• Directions: Your task is to extract every line from the material below exactly.

┌────────

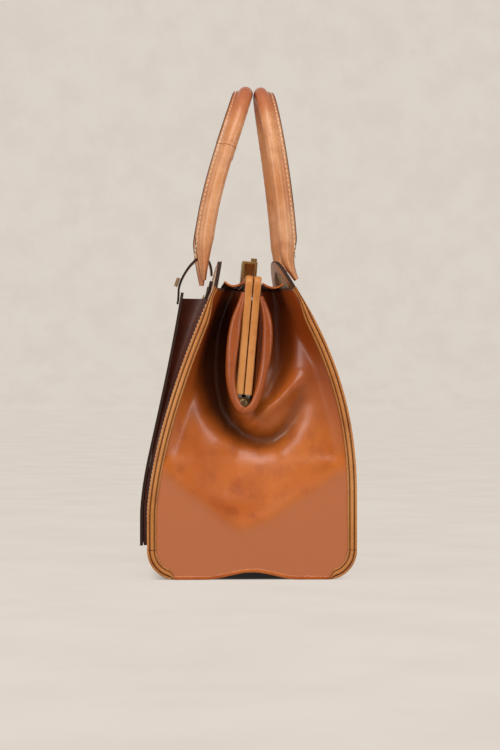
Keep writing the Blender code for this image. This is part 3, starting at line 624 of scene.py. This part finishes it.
def gusset_depth(x, z, from_seam):
    """How far the gusset is folded in at a place, and how far it lies in a valley."""
    above = min(z, 0.118) - v_height(x)
    slant = 0.30 * 0.004 * math.log1p(math.exp(min(above / 0.004, 40.0)))
    slant -= 0.0010 * math.exp(-((above / 0.007) ** 2))
    slant += 0.05 * max(z - 0.118, 0.0)
    depth = slant
    valley = 0.0
    for path in FOLDS:
        away, amount, width = near_line(path, x, z)
        push = amount / (1 + (away / width) ** 2) ** 1.7
        depth += push
        valley += push
    bulge = 0.0016 * math.exp(-(((z - 0.050) / 0.030) ** 2) - ((x - 0.0) / 0.070) ** 2)
    held = smooth(from_seam, -0.001, 0.020)
    return depth * held - bulge, max(valley, 0.0) * held


ROLL_IN = {-1: [(0.120, -0.002), (0.158, -0.002), (0.172, -0.010), (0.200, -0.0105), (0.277, -0.0045)],
           1: [(0.120, -0.002), (0.158, -0.002), (0.172, 0.0045), (0.200, 0.0072), (0.277, 0.0138)]}


def inner_x(side, z):
    line = ROLL_IN[side]
    for (z0, x0), (z1, x1) in zip(line, line[1:]):
        if z <= z1:
            return x0 + (x1 - x0) * min(max((z - z0) / (z1 - z0), 0.0), 1.0)
    return line[-1][1]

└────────

• Exercise answer:
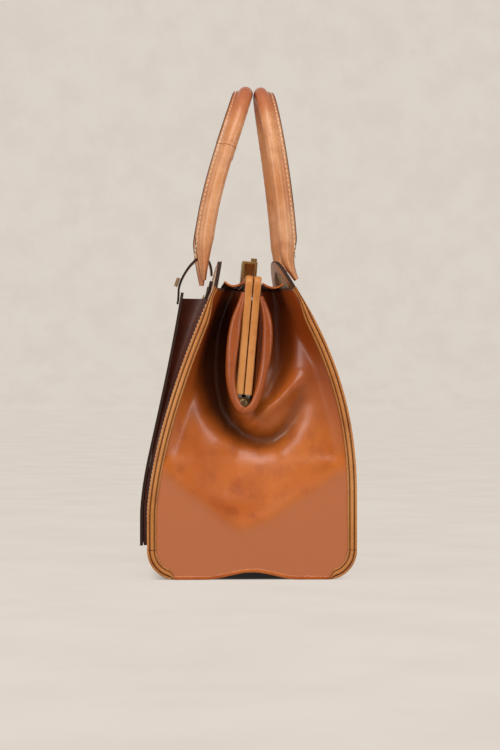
Keep writing the Blender code for this image. This is part 3, starting at line 624 of scene.py. This part finishes it.
def gusset_depth(x, z, from_seam):
    """How far the gusset is folded in at a place, and how far it lies in a valley."""
    above = min(z, 0.118) - v_height(x)
    slant = 0.30 * 0.004 * math.log1p(math.exp(min(above / 0.004, 40.0)))
    slant -= 0.0010 * math.exp(-((above / 0.007) ** 2))
    slant += 0.05 * max(z - 0.118, 0.0)
    depth = slant
    valley = 0.0
    for path in FOLDS:
        away, amount, width = near_line(path, x, z)
        push = amount / (1 + (away / width) ** 2) ** 1.7
        depth += push
        valley += push
    bulge = 0.0016 * math.exp(-(((z - 0.050) / 0.030) ** 2) - ((x - 0.0) / 0.070) ** 2)
    held = smooth(from_seam, -0.001, 0.020)
    return depth * held - bulge, max(valley, 0.0) * held


ROLL_IN = {-1: [(0.120, -0.002), (0.158, -0.002), (0.172, -0.010), (0.200, -0.0105), (0.277, -0.0045)],
           1: [(0.120, -0.002), (0.158, -0.002), (0.172, 0.0045), (0.200, 0.0072), (0.277, 0.0138)]}


def inner_x(side, z):
    line = ROLL_IN[side]
    for (z0, x0), (z1, x1) in zip(line, line[1:]):
        if z <= z1:
            return x0 + (x1 - x0) * min(max((z - z0) / (z1 - z0), 0.0), 1.0)
    return line[-1][1]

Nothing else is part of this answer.